The congregation’s members take a vow of service to the poor. In her ministry in Polk County, Sister Elizabeth lives out this vow in a variety of ways. She coordinates the parish outreach to the poor which includes assisting with utility and rent bills. She directs the Samaritan House food pantry and oversees a community free lunch program. In order to be of more help to the 150 to 200 Mexicans who have settled in the area, she has learned Spanish.

“I’m really happy in this work,” she said. “I enable so many people to help the poor and get joy from serving others.”

Sister Elizabeth finds a special spiritual aspect in pastoral ministry in a parish. “The privilege of being spiritually close to people striving in their faith is a beautiful experience. It’s an experience you don’t get as deeply when working with children. Being totally available is part of the charism of the Daughters of Charity and that surely is lived in this new apostolate.”

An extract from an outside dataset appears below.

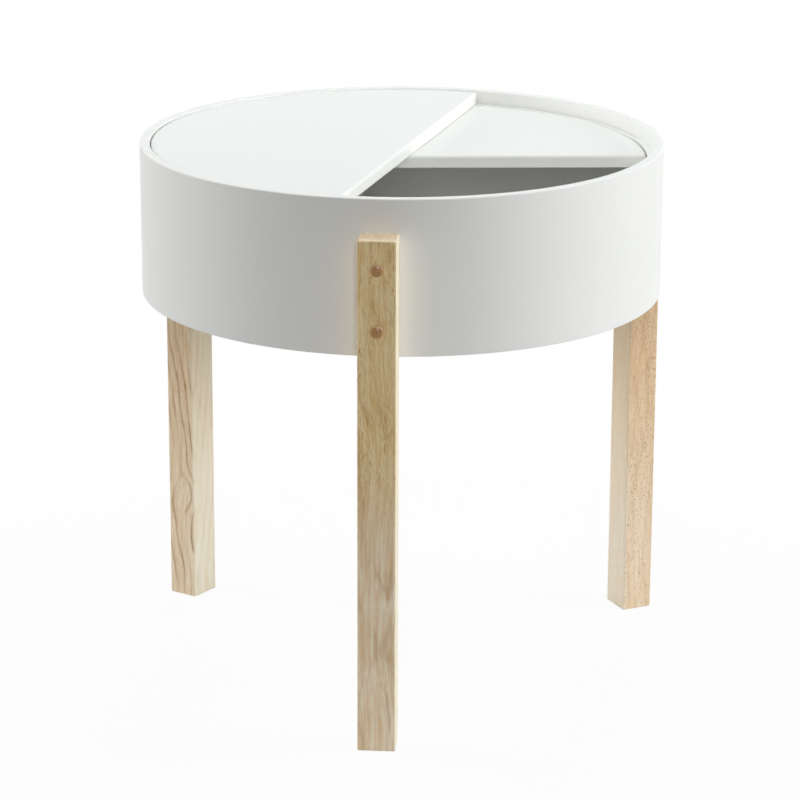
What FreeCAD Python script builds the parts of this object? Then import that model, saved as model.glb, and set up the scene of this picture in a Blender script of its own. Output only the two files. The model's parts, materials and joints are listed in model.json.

Explaining this complete availability, Sister Elizabeth pointed out that the poor who come for assistance do not realize that a sister has a community life. Whereas a Religious teaching in a school setting has a much more regular schedule, one who works as a pastoral minister requires an adaptable time schedule.

“The poor’s needs cannot wait,” she added. “For example, somebody being evicted yesterday – Sunday – someone needing their amnesty papers, my availability is important to them.”

Sister Elizabeth lives with four other Daughters of Charity in Rome, in adjacent Floyd County. As sister servant of the group, she accepts the responsibility of ministering to them in a special way.

Sister Kathleen Dauses, who lives with Sister Elizabeth, enlarged upon this: “She is a very understanding listener. She would drop anything she’s doing to help. She’s a total giver of her time and talents – very attentive to individual needs and abounding with energy and enthusiasm. St. Vincent (the founder of the Daughters of Charity) says the sister servant should be the ‘spiritual animator’ – she truly is that to us. She takes that role seriously and personally. She is a delight to live with.”

In January the Cedartown parish helped Sister Elizabeth celebrate her jubilee with a special Mass of Thanksgiving at which her parents and immediate superior in her area of ministry were present. Of her 25 years as a woman religious she says, “It has brought out of me many capabilities I never knew I had. I knew who I was and wanted to give that, but I didn’t realize all my capabilities. What has each day been like? There were times of difficulty – the difficulty has been in doubting my capabilities, not doubting my vocation.”

“I feel very happy to be in this archdiocese. I have experienced the outreach of love from the sisters and people. I feel there are many more religious vocations existing within the young people of the archdiocese. Maybe they feel afraid to pursue this calling, but association with Church apostolates would give them an understanding that a way of life of devotion is possible with God and faith. It is very rewarding.”